▶ [WHAT THIS TASK INVOLVES]: Print the first line of the material below and each line after it, exactly as written, ending with the line that contains "shape.free()".

##############################

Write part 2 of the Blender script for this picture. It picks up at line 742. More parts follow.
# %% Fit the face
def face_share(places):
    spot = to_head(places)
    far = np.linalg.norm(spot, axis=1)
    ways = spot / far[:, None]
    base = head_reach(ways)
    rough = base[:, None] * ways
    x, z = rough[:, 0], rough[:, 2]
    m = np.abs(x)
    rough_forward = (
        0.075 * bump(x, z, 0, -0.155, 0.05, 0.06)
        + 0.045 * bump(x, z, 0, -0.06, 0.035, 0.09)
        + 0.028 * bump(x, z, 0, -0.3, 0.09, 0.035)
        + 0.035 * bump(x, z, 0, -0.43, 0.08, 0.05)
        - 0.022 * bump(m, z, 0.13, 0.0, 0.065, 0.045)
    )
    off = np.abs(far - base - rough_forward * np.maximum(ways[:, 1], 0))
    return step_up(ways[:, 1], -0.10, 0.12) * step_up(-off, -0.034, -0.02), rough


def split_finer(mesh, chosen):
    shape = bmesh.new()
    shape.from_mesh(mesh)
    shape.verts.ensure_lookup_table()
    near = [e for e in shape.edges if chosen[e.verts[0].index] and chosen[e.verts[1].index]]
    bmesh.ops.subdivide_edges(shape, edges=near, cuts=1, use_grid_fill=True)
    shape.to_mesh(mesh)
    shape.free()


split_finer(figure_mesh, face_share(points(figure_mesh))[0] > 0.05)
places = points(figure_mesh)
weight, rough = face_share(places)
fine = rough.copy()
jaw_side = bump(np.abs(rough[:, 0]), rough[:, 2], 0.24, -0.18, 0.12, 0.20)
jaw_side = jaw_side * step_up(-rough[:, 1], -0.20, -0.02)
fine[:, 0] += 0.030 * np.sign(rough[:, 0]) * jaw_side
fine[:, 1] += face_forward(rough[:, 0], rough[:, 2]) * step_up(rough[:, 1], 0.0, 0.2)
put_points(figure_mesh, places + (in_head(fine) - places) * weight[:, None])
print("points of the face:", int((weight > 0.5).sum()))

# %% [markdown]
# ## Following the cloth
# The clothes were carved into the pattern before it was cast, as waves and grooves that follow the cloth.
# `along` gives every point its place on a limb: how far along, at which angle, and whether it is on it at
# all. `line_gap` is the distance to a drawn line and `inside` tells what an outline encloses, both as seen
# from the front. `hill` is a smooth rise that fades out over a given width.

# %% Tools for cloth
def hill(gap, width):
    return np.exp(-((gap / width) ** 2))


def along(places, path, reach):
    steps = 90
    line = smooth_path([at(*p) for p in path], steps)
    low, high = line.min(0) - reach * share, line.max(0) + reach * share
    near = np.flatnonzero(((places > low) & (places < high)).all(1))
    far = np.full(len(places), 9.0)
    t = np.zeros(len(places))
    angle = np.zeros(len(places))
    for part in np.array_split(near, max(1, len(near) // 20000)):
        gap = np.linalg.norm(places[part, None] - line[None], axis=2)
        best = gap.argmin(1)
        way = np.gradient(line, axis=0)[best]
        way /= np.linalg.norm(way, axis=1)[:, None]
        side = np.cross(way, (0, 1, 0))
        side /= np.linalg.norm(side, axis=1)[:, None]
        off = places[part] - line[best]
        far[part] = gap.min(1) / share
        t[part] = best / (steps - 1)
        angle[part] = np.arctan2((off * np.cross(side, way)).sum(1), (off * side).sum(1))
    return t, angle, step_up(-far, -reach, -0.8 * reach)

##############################

▶ [SOLUTION TO THIS PROBLEM]:
Write part 2 of the Blender script for this picture. It picks up at line 742. More parts follow.
# %% Fit the face
def face_share(places):
    spot = to_head(places)
    far = np.linalg.norm(spot, axis=1)
    ways = spot / far[:, None]
    base = head_reach(ways)
    rough = base[:, None] * ways
    x, z = rough[:, 0], rough[:, 2]
    m = np.abs(x)
    rough_forward = (
        0.075 * bump(x, z, 0, -0.155, 0.05, 0.06)
        + 0.045 * bump(x, z, 0, -0.06, 0.035, 0.09)
        + 0.028 * bump(x, z, 0, -0.3, 0.09, 0.035)
        + 0.035 * bump(x, z, 0, -0.43, 0.08, 0.05)
        - 0.022 * bump(m, z, 0.13, 0.0, 0.065, 0.045)
    )
    off = np.abs(far - base - rough_forward * np.maximum(ways[:, 1], 0))
    return step_up(ways[:, 1], -0.10, 0.12) * step_up(-off, -0.034, -0.02), rough


def split_finer(mesh, chosen):
    shape = bmesh.new()
    shape.from_mesh(mesh)
    shape.verts.ensure_lookup_table()
    near = [e for e in shape.edges if chosen[e.verts[0].index] and chosen[e.verts[1].index]]
    bmesh.ops.subdivide_edges(shape, edges=near, cuts=1, use_grid_fill=True)
    shape.to_mesh(mesh)
    shape.free()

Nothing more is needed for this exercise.